«Я был отчаянно провинциален…» - Фёдор Шаляпин
Шрифт:
Интервал:
Мать, сидя на койке сестры, говорила кому-то:
— Что Вы, разве можно человеку горло резать!
Предо мною все качалось, мелькало. Голова моя была полна туманом, но я все-таки догадался, что горло резать хотят моей сестре. Это не удивило меня. Здесь не разбойники, а больница. Значит, так надо, — резать горло. Но мать не согласилась на это, и сестра умерла. Очередь была за мной.
Но я стал выздоравливать. Только кожа сходила с меня, как со змеи. Я сдирал ее большими клочьями. Потом явился мучительный аппетит, я никак не мог насытиться!
Однажды подошел ко мне студент и спрашивает:
— Ну, брат, что тебе дать поесть? Вот у нас есть котлеты, суп с перловой крупой и суп с курицей. Выбирай что-нибудь одно.
Я выбрал суп с курицей, в расчете, что будет сначала суп, а потом — курица. И был горько разочарован: мне принесли тарелку супа и в нем маленький кусочек чего-то. Съел я суп и спрашиваю:
— А где курица?!
— Какая!
— А мне сказали…
— Ах, ты думал, тебе целую курицу дадут! Ну, брат, этого не бывает…
Очень жаль, что не бывает!
Когда я выздоровел, меня снова отдали к сапожнику, но уже к другому. Отец нашел, что крестный баловал меня и ничему не может научить.
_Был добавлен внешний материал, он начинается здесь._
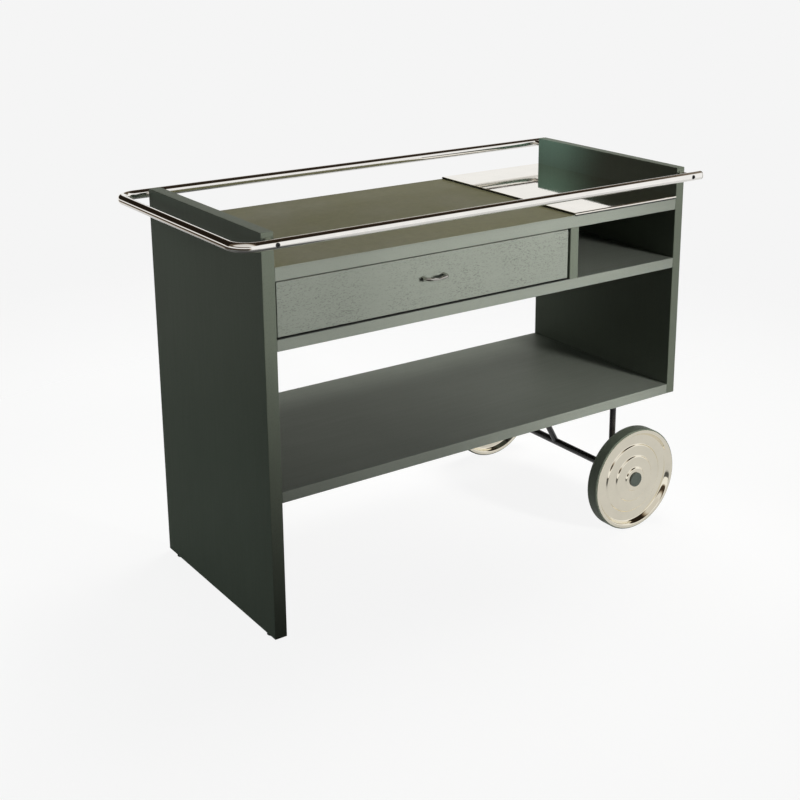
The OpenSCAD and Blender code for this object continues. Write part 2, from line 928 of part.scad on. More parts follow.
module front_disc_outer() {
    at_front_wheel() disc_outer();
}

module front_disc_inner() {
    at_front_wheel() disc_inner();
}

module front_bush() {
    at_front_wheel() bush();
}

module front_hub_cap() {
    at_front_wheel() hub_cap();
}

module rear_tyre() {
    at_rear_wheel() tyre();
}

module rear_core() {
    at_rear_wheel() core();
}

module rear_disc_outer() {
    at_rear_wheel() disc_outer();
}

module rear_disc_inner() {
    at_rear_wheel() disc_inner();
}

module rear_bush() {
    at_rear_wheel() bush();
}

module rear_hub_cap() {
    at_rear_wheel() hub_cap();
}

// The washer that keeps a wheel on its stub
module washer() {
    color(steel)
    translate([0, 0, -washer_depth - washer_t])
    difference() {
        cylinder(h = washer_t, d = washer_d);
        translate([0, 0, -1]) cylinder(h = washer_t + 2, d = end_screw_d + 2 * slip);
    }
}

module axle_washers() {
    at_front_wheel() washer();
    at_rear_wheel() washer();
}

// The screw in the end of the axle
module end_screw() {
    color(steel) {
        translate([0, 0, -washer_depth]) cylinder(h = end_head_h, d = end_head_d);
        translate([0, 0, -washer_depth - washer_t - end_bite])
            cylinder(h = end_bite + washer_t, d = end_screw_d);
    }
}

module axle_screws() {
    at_front_wheel() end_screw();
    at_rear_wheel() end_screw();
}

left_panel();
right_panel();
top_board();
top_lining();
middle_shelf();
lower_shelf();
divider();
back_panel();
carcass_dowels();
panel_glides();
drawer_front();
drawer_side_left();
drawer_side_right();
drawer_back();
drawer_bottom();
drawer_dowels();
drawer_pull();
pull_screws();
runner_left();
runner_right();
runner_screws();
drawer_stop();
stop_screw();
tray_plate();
rail();
rail_standoffs();
rail_screws();
rail_plugs();
axle();
front_strut();
rear_strut();
stay();
foot_plates();
plate_screws();
axle_washers();
axle_screws();
front_tyre();
front_core();
front_disc_outer();
front_disc_inner();
front_bush();
front_hub_cap();
rear_tyre();
rear_core();
rear_disc_outer();
rear_disc_inner();
rear_bush();
rear_hub_cap();
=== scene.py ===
# %% [markdown]
# # A bar trolley
# The real object is a long case of lacquered board. A tall panel carries it at one end and a
# pair of plated wheels at the other, and a chromed tube runs round the top and becomes the
# handle. Its construction already exists as solid parts, in metres, with the origin on the
# floor under the middle. Loading them first gives every later piece its exact place.

# %% Load the construction
import bpy
import math
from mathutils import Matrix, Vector


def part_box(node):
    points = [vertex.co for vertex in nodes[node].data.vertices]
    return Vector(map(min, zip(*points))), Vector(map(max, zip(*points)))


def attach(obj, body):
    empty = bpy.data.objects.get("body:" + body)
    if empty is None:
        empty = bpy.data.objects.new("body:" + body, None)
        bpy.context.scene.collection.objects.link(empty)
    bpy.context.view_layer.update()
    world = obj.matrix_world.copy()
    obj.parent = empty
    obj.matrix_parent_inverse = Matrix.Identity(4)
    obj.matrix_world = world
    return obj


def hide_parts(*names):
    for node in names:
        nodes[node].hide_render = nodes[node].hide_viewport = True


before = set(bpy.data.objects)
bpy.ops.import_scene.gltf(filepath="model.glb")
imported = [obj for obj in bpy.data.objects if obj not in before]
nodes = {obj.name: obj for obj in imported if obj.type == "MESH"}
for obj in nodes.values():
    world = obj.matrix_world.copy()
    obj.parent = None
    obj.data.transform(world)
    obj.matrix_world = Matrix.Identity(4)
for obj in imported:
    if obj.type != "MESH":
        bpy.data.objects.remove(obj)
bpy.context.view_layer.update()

# %% [markdown]
# Operators work on whatever is selected, and the construction is still selected now. So each
# step first says what it works on. Small lengths are written in millimetres.

# %% Millimetres, and selecting
MM = 0.001


def pick(*objects):
    """Leave edit mode and select only these objects, the first one active."""
    if bpy.context.object and bpy.context.object.mode != "OBJECT":
        bpy.ops.object.mode_set(mode="OBJECT")
    bpy.ops.object.select_all(action="DESELECT")
    for item in objects:
        item.select_set(True)
    if objects:
        bpy.context.view_layer.objects.active = objects[0]


# %% [markdown]
# The photograph was taken from the front left, a little above the top. Its uprights stay
# parallel, as they do with a shift lens. A strong shift would push the trolley out of the
# frame when the camera goes round it, so a small one and a slight downward tilt come close.

# %% Camera
CAMERA_PLACE = Vector((-1.3508, -1.9418, 1.1630))
CAMERA_YAW = math.radians(35.78)
CAMERA_PITCH = math.radians(15.72)
pick()
bpy.ops.object.camera_add(
    location=CAMERA_PLACE, rotation=(math.radians(90) - CAMERA_PITCH, 0, -CAMERA_YAW))
camera = bpy.context.object
camera.name = "camera"
camera.data.lens = 60.81
camera.data.sensor_width = 36
camera.data.shift_x = -0.05
camera.data.shift_y = -0.15
camera.data.clip_end = 60
bpy.context.scene.camera = camera
bpy.context.scene.view_settings.view_transform = "Standard"
print("camera at", [round(v, 2) for v in CAMERA_PLACE])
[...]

У сапожника Андреева я сразу попал в тиски. Хотя я умел сучить щетину и тачать, но здесь меня заставили мыть пол, ставить и чистить самовары, ходить с хозяйкой на базар, таская за ней тяжелую корзину с провизией, и вообще — началась каторга. Били меня беспощадно: удивляюсь, как они не изувечили мальчишку! Я думаю, что это случилось не по недостатку усердия с их стороны, а по крепости моих костей.
Но здесь я научился сносно работать и даже начал сам делать по праздникам небольшие починки: набивал набойку на стоптанный каблук, накладывал заплаты. Единственным удовольствием было хождение по заказчикам. Несешь кому-нибудь новые или чиненые сапоги и нарочно избираешь самый длинный путь, чтобы подольше пошляться на воздухе и на свободе. Иногда заказчик даст пятак или гривенник на чай. Всегда страдая от недоедания, я покупал белого хлеба и ел его с чаем.
— Обожрешься! — говорили мастера.
Хозяин кормил недурно, но мне очень часто не хватало времени для того, чтоб поесть досыта.
А тут еще был очень неудачный порядок: щи подавались в общей миске, и все должны были сначала хлебать пустые щи, а потом, когда дневальный мастер ударял по краю миски ложкой, можно было таскать и мясо. Само собою разумеется, что следовало торопиться, доставать куски покрупнее и почаще. Ну, а когда большие замечали, что быстро жуешь куски или глотаешь их недожеванными, дневальный мастер ударял по лбу ложкой:
— Не торопись, стерва!
Умелый человек и деревянной ложкой может посадить на лбу солидный желвак!
Осенью еще было сносно. Вечера длинные. Бережливый хозяин не хочет зажигать огонь, и около часа, перед наступлением полной темноты, мы «сумерничали». Можно было отдохнуть. Зато к рождеству работа накапливалась и начинались «засидки» — работали до 12 часов ночи, а вставали в 5 утра. Этот двадцатичасовой рабочий день изводил меня. Я уже и так был «кожа да кости», а теперь стал бояться, что и кости мои станут тоньше.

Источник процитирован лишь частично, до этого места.